Gold output for the first seven months of the year grew by 72 percent to 20,8 tonnes from the 12,1 tonnes that was produced prior year comparative.

This earned the country $850 million in gold export proceeds, but if gold prices remain lower for longer, the 10 to 15 tonnes that the country expects to produce in the second half of the year will, however, earn a little less than what was earned in the first half of the year.

However, low prices will not threaten viability of most gold producers in the country as players operate at costs that are lower than the prevailing prices.

While most mine houses in South Africa are operating at an all-in sustaining cost above $1 000, Zimbabwean miners operate at costs below $1 000.

According to a survey conducted by Metal Consultancy GFMS, South Africa is the most expensive place to mine gold. A third of South Africa’s gold mines are unprofitable according to the Minerals Council. It estimates that the gold industry will see a sharp decline in production by 2019-20, with reserves exhausted as soon as 2033.
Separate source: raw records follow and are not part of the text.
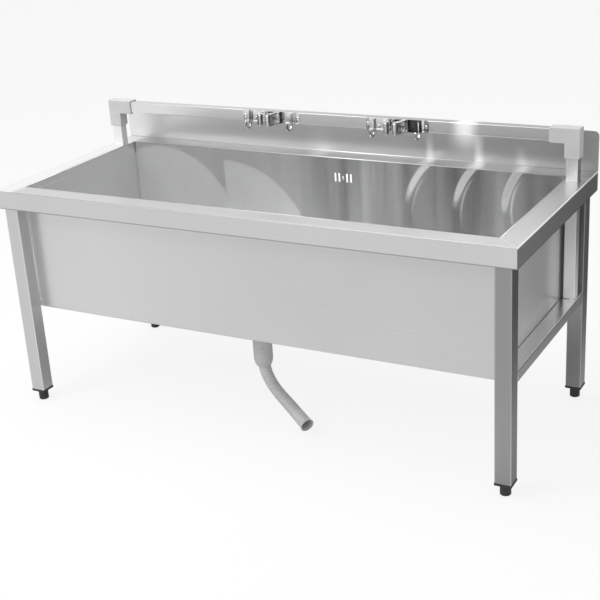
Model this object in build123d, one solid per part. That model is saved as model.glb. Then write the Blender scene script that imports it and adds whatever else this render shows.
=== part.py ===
from build123d import *
import os
from math import atan2, cos, degrees, hypot, pi, radians, sin, tan

# Mop sink of folded stainless sheet on four square legs, in millimetres
# +X runs along the sink, +Y points to the splash, +Z is up, and the origin is on the floor

# Overall sizes
length = 1400.0
depth = 600.0
rim_height = 600.0
splash_height = 100.0
sheet = 1.2

# Folded rim
fascia = 48.0
rim_front = 52.0
rim_side = 56.0
rim_back = 62.0
rim_corner = 3.0
fold_radius = 2.0
lip_gap = 0.8

# Basin
basin_low = 266.0
wall_bend = 8.0
recess_depth = 3.0
recess_flat = 40.0
recess_radius = 52.0

# Splash
splash_corner = 12.0
hem_width = 10.0

# Legs, side stretchers and feet
leg_size = 40.0
leg_corner = 2.5
leg_bottom = 34.0
stretcher_height = 28.0
stretcher_top = 300.0
plug_flange = 6.0
plug_overhang = 1.0
plug_depth = 30.0
plug_clearance = 0.2
foot_radius = 13.0
foot_round = 3.0
foot_gap = 0.3
stud_radius = 5.0
stud_length = 26.0
stud_clearance = 0.05

# Uprights, rail and corner sleeves
post_width = 30.0
post_depth = 25.0
post_corner = 2.0
post_y = 204.5
post_clearance = 0.3
rail_rise = 127.0
rail_height = 30.0
sleeve_wall = 3.4
sleeve_clearance = 0.25
sleeve_reach = 38.0
sleeve_drop = 36.0
sleeve_round = 1.6

# Mop holders, measured from the middle of each one
holder_places = {"a": -150.0, "b": 215.0}
holder_length = 172.0
plate_thickness = 1.5
plate_lip = 8.0
plate_end_radius = 5.0
screw_offset = 80.0
screw_radius = 2.0
screw_head = 4.0
screw_length = 12.0
hook_offset = 62.0
hook_thickness = 3.0
hook_radius = 14.5
hook_strip = 5.0
hook_shank = 8.0
hook_drop = 18.0
hook_tip = 6.0
hook_notch = 0.3
bracket_height = 27.0
bracket_width = 54.0
lug_radius = 3.4
pivot_offset = 22.0
pivot_reach = 16.0
pin_radius = 1.8
pin_clearance = 0.05
pin_head = 3.2
pin_head_height = 1.2
jaw_gap = 0.3
jaw_end_radius = 5.6
jaw_web_offset = 3.8
roller_offset = 12.0
roller_reach = 38.0
roller_radius = 7.5
roller_gap = 0.3
spring_wire = 0.6
spring_radius = 2.8
spring_turns = 5
spring_leg = 11.0

# Waste fitting under the basin
drain_x = -20.0
drain_y = -150.0
waste_radius = 22.5
waste_wall = 1.2
waste_flange = 37.0
waste_flange_height = 1.5
waste_length = 26.0
floor_hole_clearance = 0.5
seal_height = 3.0
locknut_height = 10.0
locknut_radius = 36.0
locknut_notches = 8
body_wall = 1.8
body_length = 52.7
body_clearance = 0.2
body_gap = 0.3
neck_step = 3.0
neck_length = 9.0
outlet_radius = 16.2
outlet_bore = 13.5
outlet_length = 10.0
port_drop = 7.0
nut_length = 38.7
nut_hole_clearance = 1.2
basket_clearance = 1.1
basket_seat_width = 4.5
basket_depth = 15.0
basket_wall = 0.8
basket_holes = 8
basket_hole = 2.5
basket_hole_circle = 12.0
knob_stem = 2.5
knob_radius = 7.0

# Overflow behind the back wall
overflow_x = 32.0
overflow_drop = 54.0
overflow_pitch = 11.5
slot_height = 24.0
slot_width = 5.0
housing_width = 84.0
housing_height = 44.0
housing_depth = 26.0
housing_wall = 2.0
housing_seal = 2.0
pipe_radius = 10.0
pipe_wall = 1.6
pipe_bend = 35.0
spigot_clearance = 0.2
spigot_length = 18.0

# Drain hose, as a route of its centre line
hose_radius = 16.0
hose_wall = 2.0
hose_route = [
    (-20.0, -150.0, 187.0),
    (-20.0, -150.0, 156.0),
    (-11.2, -150.0, 125.2),
    (7.3, -151.3, 96.7),
    (32.6, -155.8, 74.4),
    (59.4, -165.5, 59.9),
    (85.8, -180.7, 50.5),
]
cuff_length = 48.0
cuff_bore = 14.5
cuff_wall = 1.9
cuff_flare = 1.8
cuff_flare_length = 6.0

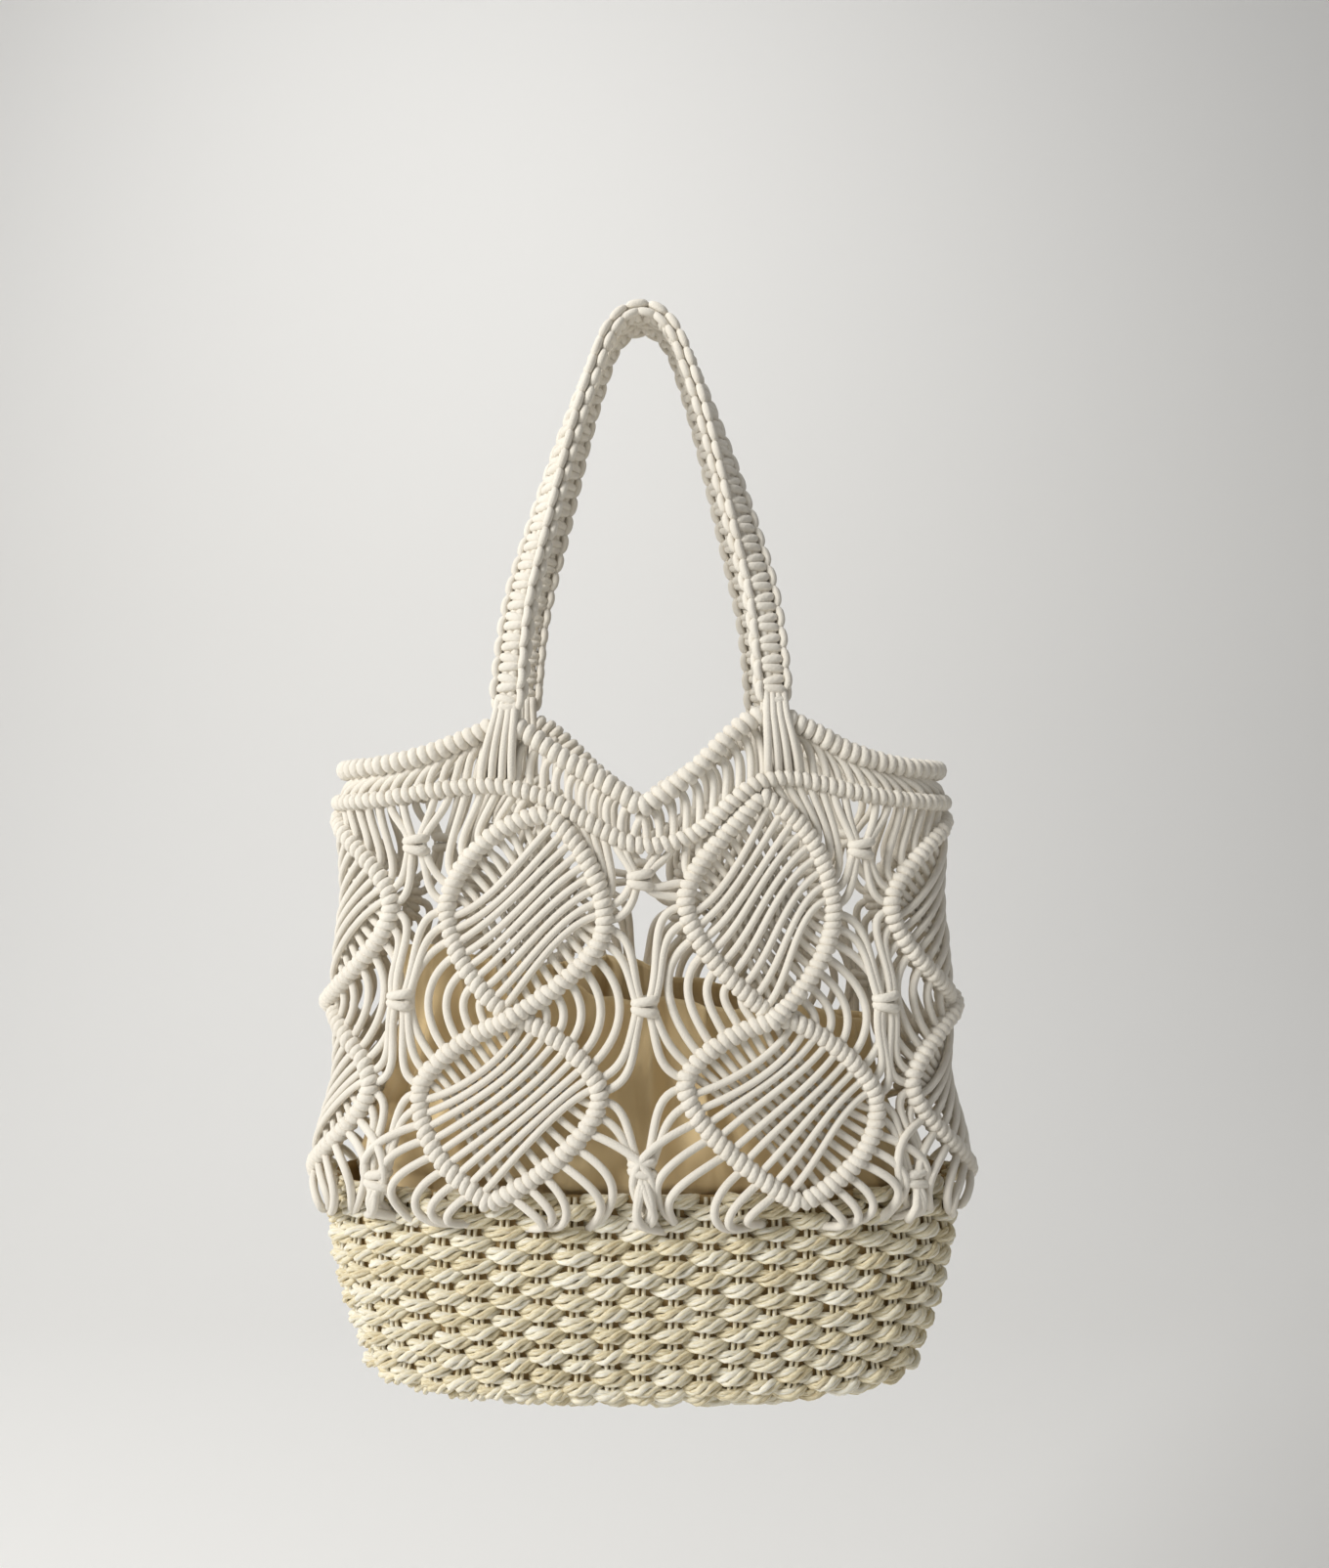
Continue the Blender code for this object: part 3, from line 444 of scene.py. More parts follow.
for name, sizes, gap in (("rim", RIM_HITCHES, FOOT_GAP), ("yoke", YOKE_HITCHES, 0.0)):
    cords = Cords()
    feet = [turn * COLUMNS / 2 + away for turn in (0, 1, 2) for away in STRAP_FEET][:5]
    for start, end in zip(feet, feet[1:]):
        s = np.linspace(start + gap, end - gap, SPAN_STEPS) * PITCH
        hitch(cords, np.stack([s, edge_level(name, s), np.full(SPAN_STEPS, RIB_HEIGHT / 2)], axis=1), **sizes)
    s = np.arange(EDGE_STEPS) / EDGE_STEPS * COLUMNS * PITCH
    core = on_wall(np.stack([s, edge_level(name, s), np.full(EDGE_STEPS, RIB_HEIGHT / 2)], axis=1))
    cords.lay(*core, HOLDING_CORD, closed=True)
    piece = cords.finish(f"{name}_hitches", cotton)
    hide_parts(f"{name}_cord")


# The yoke: the cords hang from the rim cord to the yoke cord side by side, with gaps between them. They leave
# the rim's hitches sideways, lean outwards towards the sides, and run straight down from the straps' feet,
# where four cords in front and four behind carry each foot.
YOKE_SPACING = 0.0063
YOKE_LEAN = 0.07
YOKE_OUT = 0.0032
FOOT_CORDS = (-0.0045, -0.0015, 0.0015, 0.0045)
FOOT_FAN = 1.7
FOOT_RISE = 0.013
FOOT_FRONT_OUTS = (0.0042, 0.0092, YOKE_OUT)
FOOT_BACK_OUTS = (0.0010, 0.0010, 0.0020)
YOKE_SIDE_STEP = 0.0026
YOKE_TUCK = 0.001
RIM_TUCK = 0.0035


def strand(cords, start, end, start_way=None, end_way=None, outs=(0.0, 0.0, 0.0), slack=0.34, steps=14,
           radius=CORD / 2, tint=None, loose=0.0007):
    """Lays one cord on the plan from start to end; it leaves along start_way and comes in against end_way."""
    start, end = np.array(start, float), np.array(end, float)
    length = np.linalg.norm(end - start)
    start_way = (end - start) / length if start_way is None else np.array(start_way, float)
    end_way = (start - end) / length if end_way is None else np.array(end_way, float)
    stray = rng.normal(0, loose, (2, 2))
    first = start + start_way * length * slack + stray[0]
    second = end + end_way * length * slack + stray[1]
    t = np.linspace(0, 1, steps)[:, None]
    flat = (1 - t) ** 3 * start + 3 * t * (1 - t) ** 2 * first + 3 * t * t * (1 - t) * second + t**3 * end
    out = outs[0] * (1 - t) ** 2 + (4 * outs[1] - outs[0] - outs[2]) * t * (1 - t) + outs[2] * t**2
    paths, ups = on_wall(np.concatenate([flat, out], axis=1))
    cords.lay(paths, ups, radius, tint=rng.uniform(0, 1) if tint is None else tint)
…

The biggest problem is that mines are having to delve ever deeper for gold, placing them at a disadvantage against open mines elsewhere in the world. Some reach four kilometres below the surface, requiring heavy investment in machinery to get men to the seam and haul out the spoil.

At an all-in sustaining cost of $1,184 an ounce, SA is far above the rest of the world’s gold producers, which average $884 an ounce. The average includes SA’s costs.

The average gold price in the third quarter of 2017 was $1,278 an ounce.

Gold mines reportedly shed 50 000 jobs in the first quarter of 2018 compared as deposits become harder to access profitably.

The second-most expensive place to mine gold was South America at $866 an ounce.

GFMS estimated that the $20 per ounce increase in the global average price to produce gold meant 8 percent of the world’s gold output was unprofitable.

With gold prices continuing to weaken most miners in Zimbabwe companies can, however, continue to produce profitably with all-in sustaining cost below $900.

London-based company Caledonia Mining Corporation, which owns a 49 percent stake in the Blanket Gold Mine said all-sustaining cost were at $856 per ounce in the second quarter while the average realised price for the quarter stood at $1,278 from $1,235 in the comparative quarter.

Steve Curtis, chief executive of Caledonia said cost performance for the quarter ending June 30, 2018 was satisfactory, with on-mine and all-in sustaining costs (AISC) being well-contained.

He said the miner is also working on a longer-term cost guidance target of $700 – $800 per ounce as the business grows towards 80,000 ounces per year by 2021.

With that in mind a lower price for longer is likely to still leave Blanket Mine profitable and viable.

The Reserve Bank of Zimbabwe is also of the opinion current low gold prices should not deter players from ramping up production as most operations have AISC below $1 000.

“Yes indeed, there is plenty of scope to continue to ramp up gold production as the cost of producing gold is much below $1 000 per ounce,” said RBZ Governor Dr John Mangudya in response to enquiries from Business Weekly with regard the impact of low gold price on production.

Dr Mangudya through the central bank has also put incentives to support players in the sector something which Caledonia acknowledged at the release of its second quarter performance update.

“AISC is broadly stable:  higher on-mine costs are offset by the increased Export Credit Incentive (from RBZ),” said Caledonia.